ACM and IEEE Advanced Member Ranks
Sebastien Bourdeauducq
sebastien at milkymist.org
Mon Jul 18 20:22:27 UTC 2011
On Mon, 2011-07-18 at 15:48 -0400, Gedare Bloom wrote:
> IEEE does more with journals
Which, as far as I know, they sell without paying their authors or
reviewers.
> Sponsoring conferences
> reduces attendance fees for both authors and participants, ultimately
> improving the org's community.
Something is wrong in the equation. IEEE- or ACM-sponsored conferences
typically have registration fees over 400 Euro, while there are many
other (and even profitable) conferences running in places of similar
standing with fees under 100 Euro.
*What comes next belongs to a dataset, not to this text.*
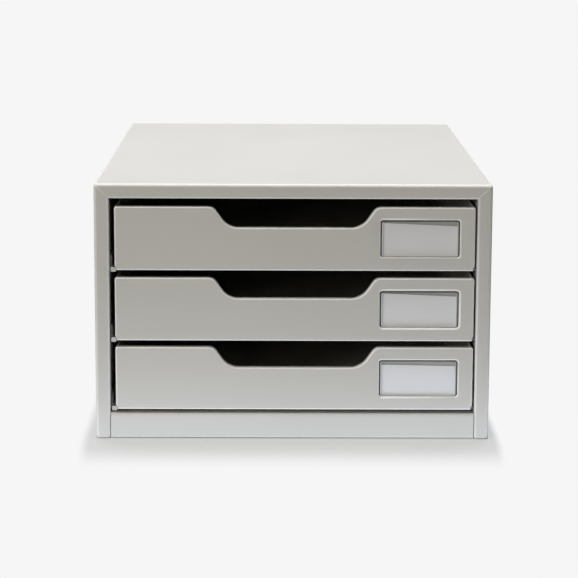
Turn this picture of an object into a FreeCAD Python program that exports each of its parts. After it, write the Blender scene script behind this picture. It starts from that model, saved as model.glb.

Seeing this, I'm actually wondering
whether those organizations instead do "negative sponsoring" and charge
organizers a fee for publishing the proceedings (on which they would
again charge a fee for reading, of course), letting them put their logo
on the conference's website, and what not. I have done some research
about this on the IEEE website, but could not come to a conclusive
answer.
> including wider dissemination of higher quality research.
Then why does the IEEE insist that papers be copyrighted (and that said
copyright be assigned to them)? If there was no copyright, everyone
could distribute them, leading to actual wider dissemination.